Blueberries are heavily marketed as a super source of antioxidants.
The video explains, "The astounding antioxidant capacity of the wild blueberry is what first attracted modern-day scientists to study this amazing gift from mother nature."
And in supermarkets, you see the word "antioxidants" everywhere. Snapple iced tea mix boasts "antioxidants." Tropicana Orange juice says it has an "antioxidant advantage." And even this bag of chips
claims it "contains antioxidant power."
Dr. John Santa with Consumer Reports says, "Antioxidants are beneficial. They block the action of free radicals, which can damage healthy cells in your body and contribute to heart disease, cancer, and other illnesses."

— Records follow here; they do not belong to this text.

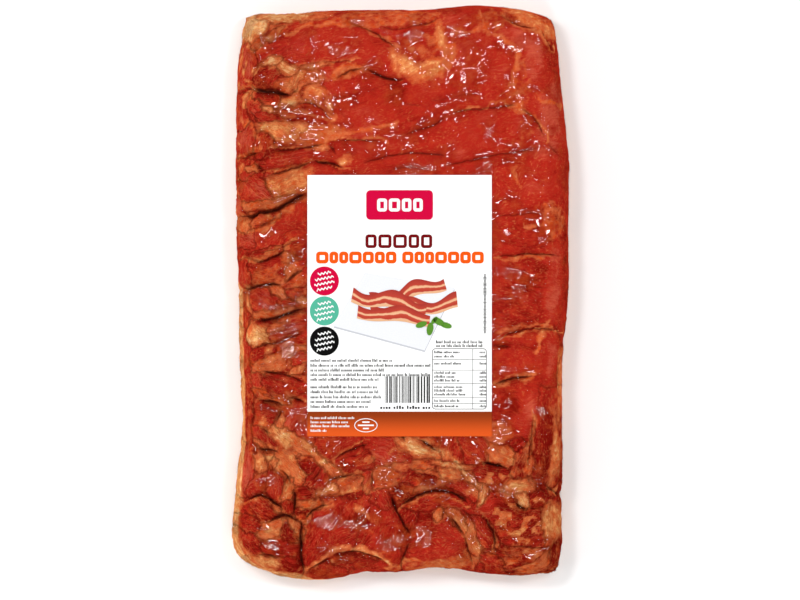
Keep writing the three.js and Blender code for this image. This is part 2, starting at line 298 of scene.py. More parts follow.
# %% [markdown]
# One sheet for meat and film.
#
# The meat and its film have the same form, a hair apart, so both start from one mesh. It is
# a flat grid, laid out evenly over the rounded section of the pack. Its rim is extruded
# downwards ring by ring for the side walls, and the last ring is closed for the underside.
# Then every point is moved to its place on the pack. The work in edit mode makes the
# structure, and the places come from the formulas above.

# %% Even steps over the rounded section
MEAT_CELL = 1.2
WALL_RINGS = 14
WALL_BULGE = 0.4
WALL_STRAIGHT = 0.62
RIM_SPAN = 25


def section_steps(half):
    """u from -1 to 1 and the rise from 0 to 1, at even steps over the pack's rounded top."""
    rise = PACK_HEIGHT - WIDEST
    turn = np.linspace(0, np.pi / 2, 60)
    inward, up = EDGE_ROUND * (1 - np.cos(turn)), rise * np.sin(turn)
    x = np.concatenate([-half + inward, half - inward[::-1]])
    z = np.concatenate([up, up[::-1]])
    length = np.concatenate([[0], np.cumsum(np.hypot(np.diff(x), np.diff(z)))])
    cells = round(length[-1] / MEAT_CELL)
    even = np.linspace(0, length[-1], cells + 1)
    return np.interp(even, length, x) / half, np.interp(even, length, z) / rise, even - length[-1] / 2


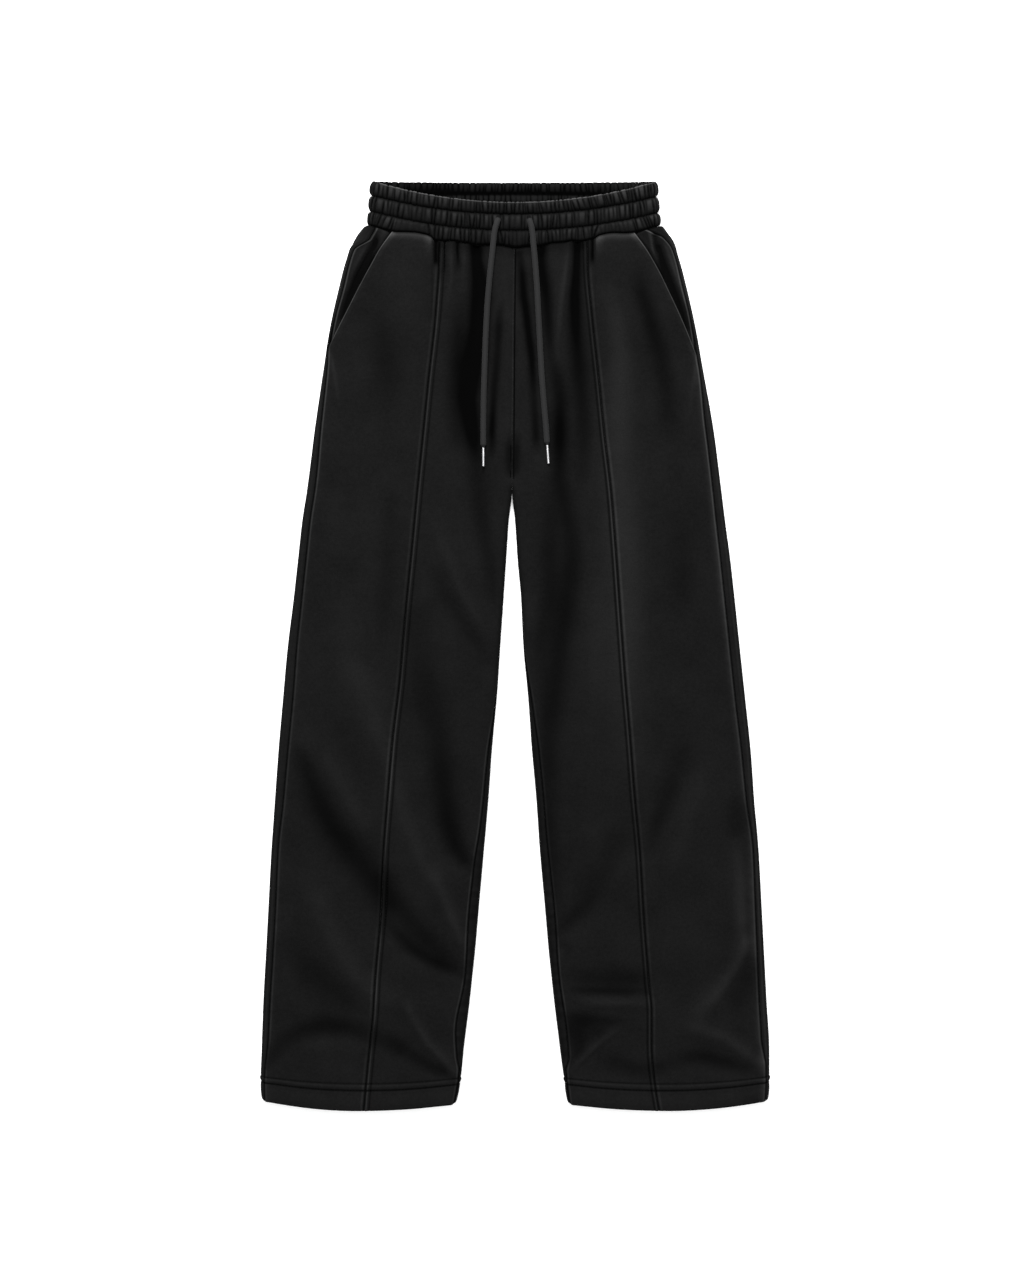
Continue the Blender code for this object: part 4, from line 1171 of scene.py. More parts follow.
class Panel:
    innerStep = panelSetup["innerStep"]

    def __init__(self, name, leg, heights, ways, onOuter, relief, depth=0.0, under=None):
        self.name = name
        h = heights[:, None] + 0 * ways
        self.heights, self.ways = heights, ways
        base = leg.place(h, ways, onOuter)
        self.normals = leg.normal(h, ways, onOuter)
        self.relief = relief(h, ways, base[..., 0])
        thin, thickHem = legSetup["cloth"], legSetup["hemWall"]
        overHem = ease((h - legSetup["hemDepth"]) / legSetup["hemStep"])
        thick = thickHem + (thin - thickHem) * overHem
        self.outer = base + self.normals * (self.relief - depth)[..., None]
        self.inner = base - self.normals * (depth + thick)[..., None]
        if under is not None:
            bed = under(self.outer)
            self.outer[..., 2] += bed
            self.inner[..., 2] += bed

    def build(self, material, paintedShading):
        rows, columns = self.outer.shape[:2]
        count = rows * columns
        top = np.arange(count).reshape(rows, columns)
        few = self.innerStep
        sparse = (len(range(0, rows, few)), len(range(0, columns, few)))
        coarse = np.arange(sparse[0] * sparse[1]).reshape(sparse) + count

        def cells(a, b, c, d):
            return np.stack((a, b, c, d), -1).reshape(-1, 4)

        def rim(outerEdge, innerEdge):
            # from a dense edge down to the hidden side's sparse one
            whole = outerEdge[:-1].reshape(-1, few)
            return np.column_stack((whole, outerEdge[few::few], innerEdge[1:], innerEdge[:-1]))

        groups = [
            cells(top[:-1, :-1], top[:-1, 1:], top[1:, 1:], top[1:, :-1]),
            cells(coarse[:-1, :-1], coarse[1:, :-1], coarse[1:, 1:], coarse[:-1, 1:]),
            rim(top[:, 0], coarse[:, 0]),
            rim(top[:, -1], coarse[:, -1])[:, ::-1],
            rim(top[0], coarse[0])[:, ::-1],
            rim(top[-1], coarse[-1]),
        ]
        hidden = self.inner[::few, ::few].reshape(-1, 3)
        points = np.concatenate((self.outer.reshape(-1, 3), hidden))
        uv = np.stack((self.ways, self.heights[:, None] + 0 * self.ways), -1)
        uv = np.concatenate((uv.reshape(-1, 2), uv[::few, ::few].reshape(-1, 2) + 1.2))
        hiddenSideShade = np.full(len(hidden), panelSetup["hiddenSideShade"])
        tone = np.concatenate((np.clip(paintedShading, 0, 1).ravel(), hiddenSideShade))
        i, j = rows // 2, columns // 2
        across, up = (self.outer[place] - self.outer[i, j] for place in ((i, j + 1), (i + 1, j)))
        if np.cross(across, up) @ self.normals[i, j] < 0:
            groups = [group[:, ::-1] for group in groups]
        made = writeMesh(self.name, points, groups, material, uv, tone)
        # the cut edges are flat, so that they don't tilt the shading of the cloth beside them
        smooth = np.repeat([True] * 2 + [False] * 4, [len(group) for group in groups])
        made.data.polygons.foreach_set("use_smooth", smooth)
        return made

    def lineDown(self, targets):
        # The panel's surface along a line: one distance round the section for each row.
        found = []
        for i, target in enumerate(targets):
            ways = self.ways[i]
            if ways[0] <= target <= ways[-1]:
                both = np.hstack((self.outer[i], self.normals[i]))
                found.append(readLine([target], ways, both)[0])
        return np.hsplit(np.array(found), 2)

    def lineAcross(self, targets):
        # The panel's surface along a line: one height for each column.
        both = np.concatenate((self.outer, self.normals), axis=-1)
        found = [readLine([t], self.heights, both[:, j])[0] for j, t in enumerate(targets)]
        return np.hsplit(np.array(found), 2)


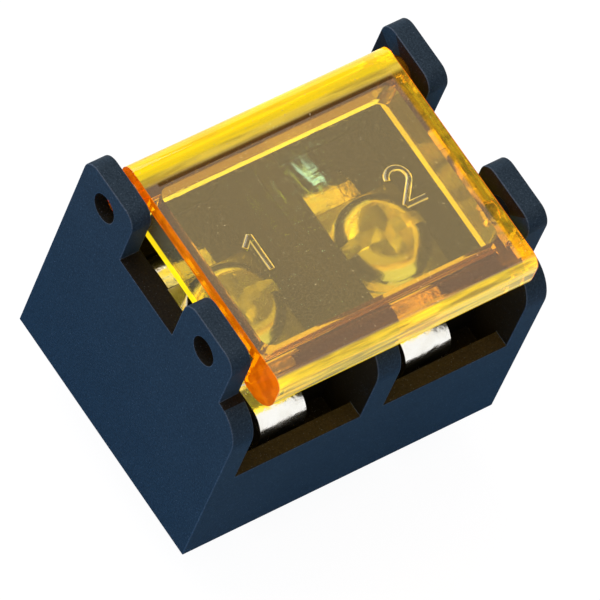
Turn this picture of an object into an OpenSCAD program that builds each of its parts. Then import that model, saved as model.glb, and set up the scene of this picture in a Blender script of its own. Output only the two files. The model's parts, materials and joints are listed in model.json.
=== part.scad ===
// Two-pole barrier terminal strip for a printed circuit board, with a hinged clear cover.
// X runs along the row of poles, the wire entries face -Y, and Z = 0 is the face that sits
// on the board, with the solder pins reaching below it. The origin is the centre of that face.

/* [Housing] */
// Distance between the centres of neighbouring poles
pitch = 9.5; // [9:0.25:12]
// Thickness of the barrier between the poles
barrier_t = 1.5; // [1.2:0.1:1.8]
// Thickness of the end walls
end_wall_t = 1.35; // [1.25:0.05:1.6]
// Extra width of the outer cells beside the end walls
end_room = 0.15; // [0:0.05:0.3]
// Front to back size of the housing
depth = 16; // [15.6:0.2:18]
// Height of the floor that carries the contacts
floor_h = 7.4; // [6.8:0.2:9]
// Height of the end walls between their ears
deck_h = 13.2; // [12.8:0.1:15]
// Height of the barrier above the floor
barrier_rise = 5.5; // [4.6:0.1:5.5]
// Height of the back wall above the floor
back_wall_rise = 5; // [3:0.25:5]
// Thickness of the back wall
back_wall_t = 1.4; // [1:0.1:1.6]
// Thickness of the sill under each wire entry
sill_t = 1; // [0.8:0.1:1.1]
// Depth of the trough behind the sill
trough_depth = 2.2; // [1:0.2:3]
// Radius of the walls' rounded front shoulders
shoulder_r = 2; // [1.2:0.1:2.2]

/* [Ears] */
// Height of the ears above the end walls
ear_h = 3.65; // [3.4:0.05:4.2]
// Front to back width of each ear
ear_w = 4.5; // [3.6:0.1:4.8]
// Thickness of the ears
ear_t = 1.25; // [1:0.05:1.25]
// Radius of the ears' top corners
ear_corner_r = 0.95; // [0.4:0.05:1.2]
// Diameter of the hole through each ear
ear_hole_d = 1.7; // [1.5:0.1:2.2]

/* [Cover] */
// Gap between each end of the cover and the ear beside it
cover_end_gap = 0.6; // [0.4:0.05:0.9]
// Height of the cover from its lower edge to its top
cover_h = 3.2; // [3.1:0.05:3.4]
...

But Consumer Reports' health experts say don't be taken in by packaged foods touting antioxidants.
Gayle Williams with Consumer Reports explains, "A manufacturer can add antioxidants to food, but that doesn't mean it's a good source for what you need."
Take Kellogg's FiberPlus bars that say they are "rich in antioxidants, Vitamin E, and Zinc."
Gayle says, "You can get more vitamin E from just once ounce of almonds, and you can get more zinc from just three ounces of lean beef."
And should you really focus on wild blueberries? Are they the "number one antioxidant fruit?"
Gayle says, "There is no one antioxidant 'superfood.' The best thing to do is eat a wide variety of foods that are naturally rich in antioxidants, like fruits, vegetables, and whole grains. Those will give you the biggest benefit."
As for antioxidant supplements, Consumer Reports says clinical trials of supplemental antioxidants haven't shown much real benefit.
Some even suggest some supplements could be harmful. So stick with food to get your antioxidants.